Graduation left Robert with the 2;1 for which he had sweated, but with still with little idea of what career to pursue with it. A couple of months of contemplation, research and list-making left him with two glaringly obvious options - becoming a barrister or academia. Ultimately, he chose the former because he felt it might open more doors into the latter.

He had developed oratory and acting skills - both essential to his proposed career path - during university vacations, as a member of the Halifax-based Workshop Youth Theatre charity from the age of 13. He’d been involved in many productions, often in leading roles. The charity remains a big part of his life today, and he has recently been appointed to the board of Governors.

The training process at times seemed neverending, but he progressed from the graduate law conversion course to the Bar Professional Training course - both of them in Leeds. He then faced the final crucial stage of obtaining a pupillage in chambers, knowing that 10,000 applicants from the UK’s top universities were going for around 350 places of which 75% were in London. Undeterred he beat the odds and was successful in obtaining 12-month Common Law pupillage in Manchester at Kenworthy's Chambers, where he has now accepted a ‘tenancy’ specialising in criminal and employment law.

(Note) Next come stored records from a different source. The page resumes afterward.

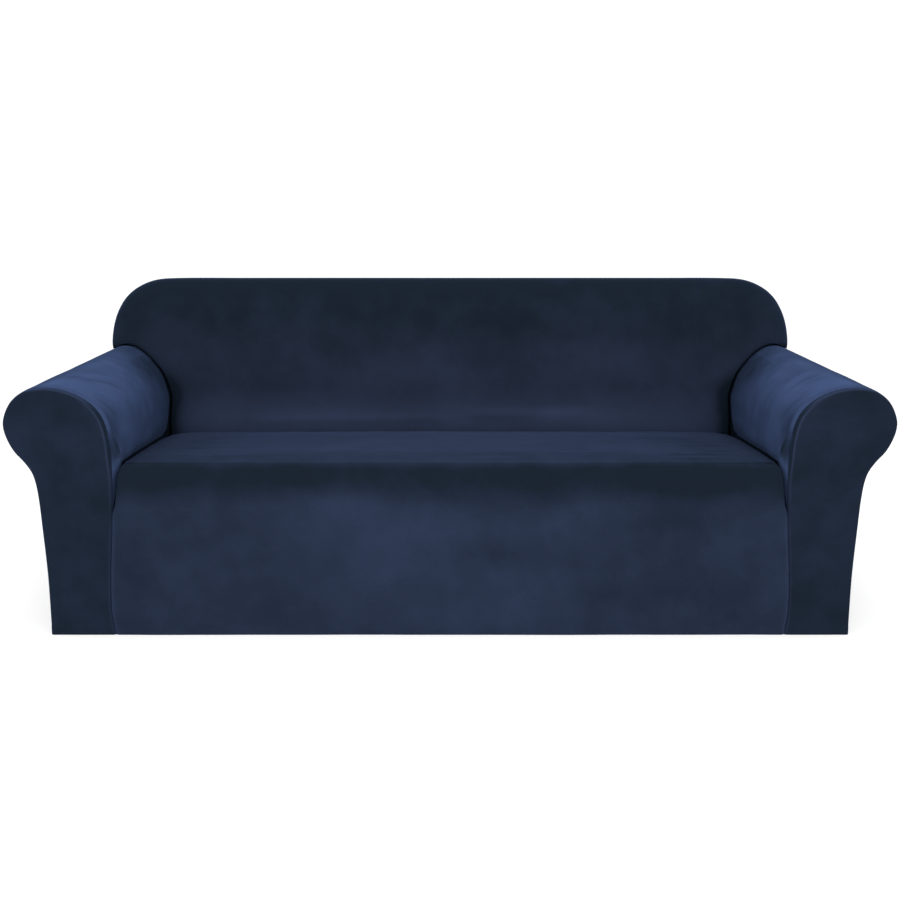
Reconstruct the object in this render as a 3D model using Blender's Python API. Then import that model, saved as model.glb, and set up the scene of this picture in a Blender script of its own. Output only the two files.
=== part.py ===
"""Stretch velvet slipcover for a three-seat sofa with rolled arms.

The cover is built as it sits on the sofa, without the sofa. Every panel is a
2 mm sheet whose outer face carries the drawn size. X runs along the sofa, the
front faces -Y, and Z is measured up from the hem.
"""

import math

import bmesh
import bpy

# Driving dimensions, metres.
DEPTH = 0.880          # front plane to rear plane
TOP = 0.8195           # top of the back above the hem
CLOTH = 0.002          # velvet with its knitted ground
SEAM = 0.0003          # gap left between two sewn edges
NEST = 0.0007          # gap left between two cloths in one tuck
PIPE = 0.0065          # rounding of a sewn outer edge
LIP = 0.0080           # depth at which a front panel ends
SEAT_FRONT = 0.434     # seat height at its front edge
SEAT_FALL = 0.0800     # fall of the seat per metre of depth
SEAT_DEPTH = 0.573     # front plane to the foot of the back
CROWN = 0.012          # rise of the seat in its middle
HEEL = 0.028           # rounding of the seat's rear edge
SHOULDER = 0.022       # rounding of the seat's side edges
TUCK = 0.026           # depth of the tucks beside and behind the seat
SWELL = 0.008          # arm cloth standing proud of its front seam
LIFT = 0.016           # rise of the roll towards the rear
BACK_EDGE = 0.045      # rounding of the back's front edge
GROOVE = 0.009         # rounding of the back beside the arms
REAR_FALL = 0.022      # fall of the back's top towards the rear

# Section of an arm, from its inner foot over the roll to its outer foot.
# out: from the middle of the sofa, up: above the hem.
ARM = [
    (0.8220, 0.000),
    (0.8290, 0.060),
    (0.8240, 0.166),
    (0.8150, 0.260),
    (0.8090, 0.360),
    (0.8070, 0.440),
    (0.8100, 0.495),
    (0.8240, 0.546),
    (0.8530, 0.580),
    (0.8950, 0.603),
    (0.9430, 0.613),
    (0.9960, 0.607),
    (1.0320, 0.581),
    (1.0530, 0.538),
    (1.0520, 0.505),
    (1.0350, 0.464),
    (1.0100, 0.433),
    (0.9940, 0.405),
    (0.9860, 0.360),
    (0.9815, 0.260),
    (0.9785, 0.150),
    (0.9805, 0.000),
]

# Front edge of the seat from its drop to its top. depth, up, and the angle
# below level at which the cloth's side is tucked in.
NOSE = [
    (0.0000, 0.335, 0),
    (0.0000, 0.360, 3),
    (0.0012, 0.385, 10),
    (0.0048, 0.407, 24),
    (0.0112, 0.4265, 38),
    (0.0135, 0.4310, 44),
    (0.0180, 0.4326, 50),
    (0.0260, 0.4319, 62),
    (0.0350, 0.4312, 75),
    (0.0480, 0.4302, 86),
]

# Foot of the arm's inner face beside the seat. depth, out.
FOOT = [(0.02, 0.787), (0.06, 0.790), (0.15, 0.796), (0.36, 0.804), (0.60, 0.812)]

# The same face where it runs out in a point on the front. up, out.
TAIL = [(0.300, 0.8120), (0.321, 0.8075), (0.363, 0.8010), (0.402, 0.7950), (0.437, 0.7870)]

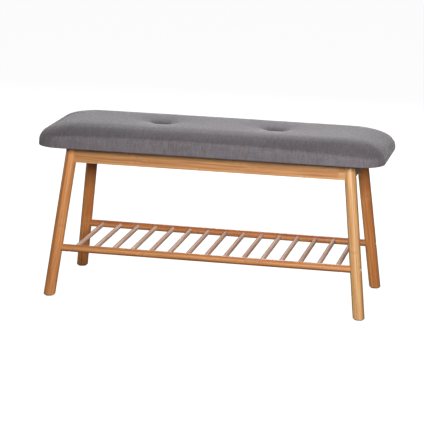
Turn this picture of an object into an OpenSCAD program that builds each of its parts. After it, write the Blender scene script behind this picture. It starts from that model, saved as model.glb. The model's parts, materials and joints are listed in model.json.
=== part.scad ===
// Entryway bench: an upholstered seat with two sunk tufts, on a splayed frame
// of round bamboo legs, with a shelf of round slats for shoes.
// Millimetres, +Z up. The origin is on the floor under the middle of the seat;
// +X runs along the seat to the right and -Y is the front.

/* [Seat] */
// Length of the upholstered seat, left to right
seat_len = 900; // [860:10:1000]
// Depth of the upholstered seat, front to back
seat_depth = 336; // [326:2:360]
// Height of the seat's crown above the floor
seat_top = 450; // [435:5:480]
// Thickness of the upholstered seat at its crown
pad_t = 59.4; // [54:0.2:66]
// Rise of the seat's top from its edge to its crown
crown = 11; // [6:1:14]
// Plan radius of the seat's corners
corner_r = 56; // [45:1:60]
// Size of the rounding along the seat's top edge
edge_r = 22; // [16:1:24]
// Thickness of the seat board
board_t = 12; // [9:1:15]

/* [Tufts] */
// Distance between the two tufts
tuft_gap = 300; // [240:10:360]
// Length of a tuft's stitch, left to right
stitch_l = 20; // [14:1:26]
// Depth of a tuft's stitch below the crown
tuft_depth = 16; // [12:1:18]
// Diameter of the tufting twine
twine_d = 2; // [1.5:0.5:3]

/* [Legs] */
// Diameter of a leg
leg_d = 30; // [28:1:32]
// Distance between the feet, left to right
foot_span_x = 810; // [790:5:830]
// Distance between the feet, front to back
foot_span_y = 320; // [310:5:330]
// Distance between the leg tops, left to right
top_span_x = 718; // [700:2:730]
// Distance between the leg tops, front to back
top_span_y = 216; // [206:2:226]
// Size of the chamfer round a foot
foot_chamfer = 1.5; // [0.5:0.5:3]
// Diameter of a glide's head
glide_d = 24; // [18:1:26]
// Thickness of a glide's head under a foot
glide_t = 2; // [1.5:0.5:3]

/* [Aprons] */
// Height of the four aprons
apron_h = 43; // [40:1:46]
// Thickness of the four aprons
apron_t = 20; // [18:1:22]

/* [Shelf] */
// Height of the shelf rails' axes above the floor
shelf_z = 125; // [110:5:160]
// Diameter of a shelf rail
rail_d = 19; // [18:1:22]
// Diameter of a slat
slat_d = 12; // [8:1:12]
// Number of slats
slat_count = 15; // [11:1:16]
// Distance from one slat to the next
slat_pitch = 48.7; // [42:0.1:48.7]

/* [Hardware] */
// Diameter of a connector bolt's shank
bolt_d = 6; // [5:0.5:6]
// Diameter of a connector bolt's head
head_d = 12; // [10:1:13]
// Diameter of a barrel nut
nut_d = 10; // [9:0.5:10]
// Diameter of a glued dowel
dowel_d = 8; // [6:1:8]

/* [Hidden] */
$fn = 96;

bamboo = "#cf9a62";
bamboo_pale = "#dcb88c";
steel = "#b8bcc0";
grey_cloth = "#807d83";
plywood = "#d9bd92";
SIDES = [-1, 1];
FRONT = -1;
BACK = 1;
LEFT = -1;
RIGHT = 1;
eps = 0.01;

// Layers between the frame and the seat board
dust_t = 0.6;
cloth_t = 1.4;
frame_top = seat_top - pad_t - dust_t;
pad_z = frame_top + dust_t;
board_z = pad_z + cloth_t;

// Legs and aprons
leg_run = [(foot_span_x - top_span_x) / 2, (foot_span_y - top_span_y) / 2] / frame_top;
apron_z = frame_top - apron_h / 2;
end_x = leg_at(apron_z)[0];
apron_y = leg_at(apron_z)[1];
inner_x = end_x - apron_t / 2;
inner_y = apron_y - apron_t / 2;
bolt_z = apron_z + 6;
dowel_z = apron_z - 11;
end_dowel_z = [apron_z - 10, apron_z + 12];
dowel_in_leg = 9;
dowel_len = 32;
glide_pin_d = 2.4;
glide_pin_l = 14;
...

He loves his work, even though it requires much late night and weekend work to understand his cases and to be ready to present them effectively in court, often in the face of aggressive cross examination. “That takes a tremendous amount of confidence and self- discipline,” he says. “My teachers at Lancaster played an incredible role in helping me develop that because they always had the time to explain anything that you not understand. Ultimately that is refreshing and inspiring and fosters self- belief.”